What is required: Write out every entry exactly as it appears.

Records contained in a dataset:
▬▬▬▬▬▬
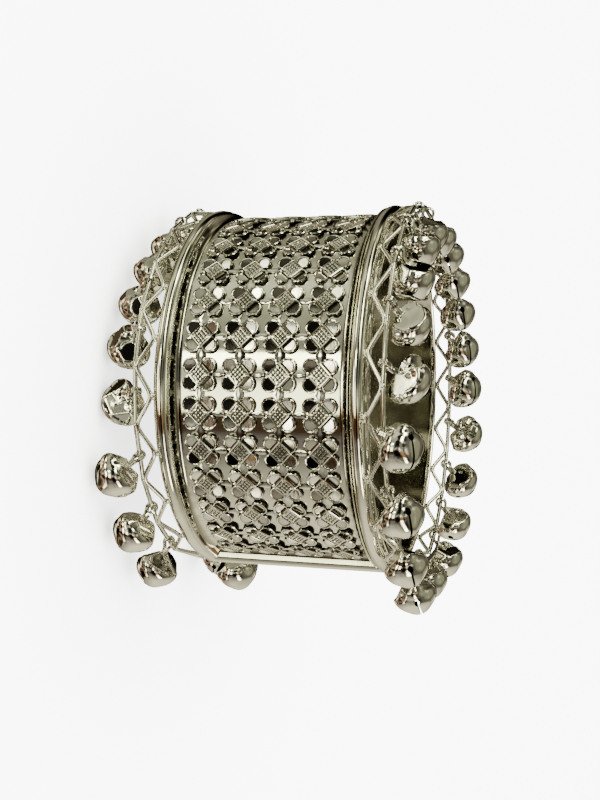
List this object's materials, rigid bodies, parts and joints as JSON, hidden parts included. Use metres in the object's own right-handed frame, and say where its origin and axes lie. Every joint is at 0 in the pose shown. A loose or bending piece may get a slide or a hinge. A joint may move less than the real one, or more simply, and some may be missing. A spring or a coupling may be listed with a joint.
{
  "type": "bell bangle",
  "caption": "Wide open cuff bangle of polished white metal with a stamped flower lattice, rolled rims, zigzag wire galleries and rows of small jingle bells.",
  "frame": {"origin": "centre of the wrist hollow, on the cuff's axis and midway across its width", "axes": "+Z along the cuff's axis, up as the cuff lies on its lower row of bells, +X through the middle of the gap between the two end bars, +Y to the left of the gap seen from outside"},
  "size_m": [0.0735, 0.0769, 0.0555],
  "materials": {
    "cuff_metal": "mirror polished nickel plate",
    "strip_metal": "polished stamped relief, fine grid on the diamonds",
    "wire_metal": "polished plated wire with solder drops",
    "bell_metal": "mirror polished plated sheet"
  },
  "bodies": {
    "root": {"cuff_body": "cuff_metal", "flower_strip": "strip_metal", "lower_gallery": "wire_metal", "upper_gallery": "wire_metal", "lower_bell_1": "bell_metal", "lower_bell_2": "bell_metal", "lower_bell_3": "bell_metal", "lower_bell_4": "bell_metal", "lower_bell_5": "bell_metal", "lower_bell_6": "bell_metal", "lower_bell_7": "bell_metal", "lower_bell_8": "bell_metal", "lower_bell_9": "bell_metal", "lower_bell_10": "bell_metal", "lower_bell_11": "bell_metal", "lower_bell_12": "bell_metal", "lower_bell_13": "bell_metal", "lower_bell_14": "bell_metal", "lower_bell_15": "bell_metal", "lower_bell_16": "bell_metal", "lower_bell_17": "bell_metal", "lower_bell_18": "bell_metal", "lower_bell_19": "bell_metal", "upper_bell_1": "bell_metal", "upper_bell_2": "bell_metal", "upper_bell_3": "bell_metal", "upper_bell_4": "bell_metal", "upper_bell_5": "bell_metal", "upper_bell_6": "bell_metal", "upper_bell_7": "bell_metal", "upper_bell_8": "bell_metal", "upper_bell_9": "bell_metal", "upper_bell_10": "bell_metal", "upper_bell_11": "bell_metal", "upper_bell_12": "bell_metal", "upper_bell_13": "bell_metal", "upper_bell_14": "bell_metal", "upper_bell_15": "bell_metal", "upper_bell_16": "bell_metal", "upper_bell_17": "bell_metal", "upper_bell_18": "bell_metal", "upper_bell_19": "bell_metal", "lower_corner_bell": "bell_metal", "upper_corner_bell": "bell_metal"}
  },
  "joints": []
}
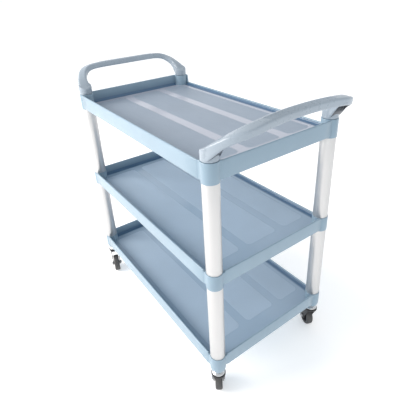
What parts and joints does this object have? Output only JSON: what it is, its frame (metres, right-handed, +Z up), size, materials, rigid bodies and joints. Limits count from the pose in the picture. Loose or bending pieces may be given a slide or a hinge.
▬▬▬▬▬▬
Task result:
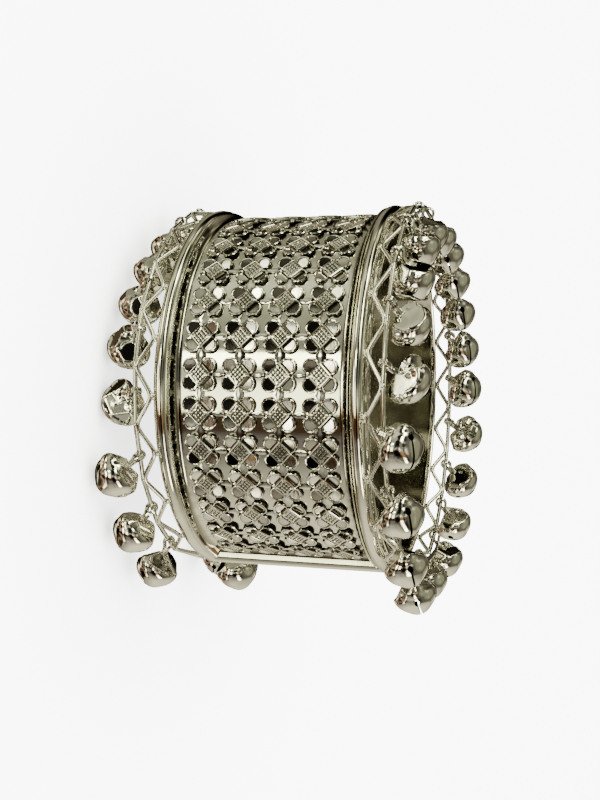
List this object's materials, rigid bodies, parts and joints as JSON, hidden parts included. Use metres in the object's own right-handed frame, and say where its origin and axes lie. Every joint is at 0 in the pose shown. A loose or bending piece may get a slide or a hinge. A joint may move less than the real one, or more simply, and some may be missing. A spring or a coupling may be listed with a joint.
{
  "type": "bell bangle",
  "caption": "Wide open cuff bangle of polished white metal with a stamped flower lattice, rolled rims, zigzag wire galleries and rows of small jingle bells.",
  "frame": {"origin": "centre of the wrist hollow, on the cuff's axis and midway across its width", "axes": "+Z along the cuff's axis, up as the cuff lies on its lower row of bells, +X through the middle of the gap between the two end bars, +Y to the left of the gap seen from outside"},
  "size_m": [0.0735, 0.0769, 0.0555],
  "materials": {
    "cuff_metal": "mirror polished nickel plate",
    "strip_metal": "polished stamped relief, fine grid on the diamonds",
    "wire_metal": "polished plated wire with solder drops",
    "bell_metal": "mirror polished plated sheet"
  },
  "bodies": {
    "root": {"cuff_body": "cuff_metal", "flower_strip": "strip_metal", "lower_gallery": "wire_metal", "upper_gallery": "wire_metal", "lower_bell_1": "bell_metal", "lower_bell_2": "bell_metal", "lower_bell_3": "bell_metal", "lower_bell_4": "bell_metal", "lower_bell_5": "bell_metal", "lower_bell_6": "bell_metal", "lower_bell_7": "bell_metal", "lower_bell_8": "bell_metal", "lower_bell_9": "bell_metal", "lower_bell_10": "bell_metal", "lower_bell_11": "bell_metal", "lower_bell_12": "bell_metal", "lower_bell_13": "bell_metal", "lower_bell_14": "bell_metal", "lower_bell_15": "bell_metal", "lower_bell_16": "bell_metal", "lower_bell_17": "bell_metal", "lower_bell_18": "bell_metal", "lower_bell_19": "bell_metal", "upper_bell_1": "bell_metal", "upper_bell_2": "bell_metal", "upper_bell_3": "bell_metal", "upper_bell_4": "bell_metal", "upper_bell_5": "bell_metal", "upper_bell_6": "bell_metal", "upper_bell_7": "bell_metal", "upper_bell_8": "bell_metal", "upper_bell_9": "bell_metal", "upper_bell_10": "bell_metal", "upper_bell_11": "bell_metal", "upper_bell_12": "bell_metal", "upper_bell_13": "bell_metal", "upper_bell_14": "bell_metal", "upper_bell_15": "bell_metal", "upper_bell_16": "bell_metal", "upper_bell_17": "bell_metal", "upper_bell_18": "bell_metal", "upper_bell_19": "bell_metal", "lower_corner_bell": "bell_metal", "upper_corner_bell": "bell_metal"}
  },
  "joints": []
}
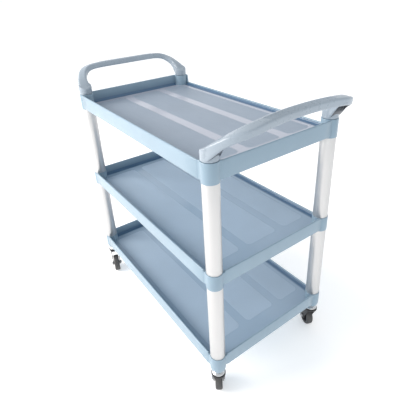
What parts and joints does this object have? Output only JSON: what it is, its frame (metres, right-handed, +Z up), size, materials, rigid bodies and joints. Limits count from the pose in the picture. Loose or bending pieces may be given a slide or a hinge.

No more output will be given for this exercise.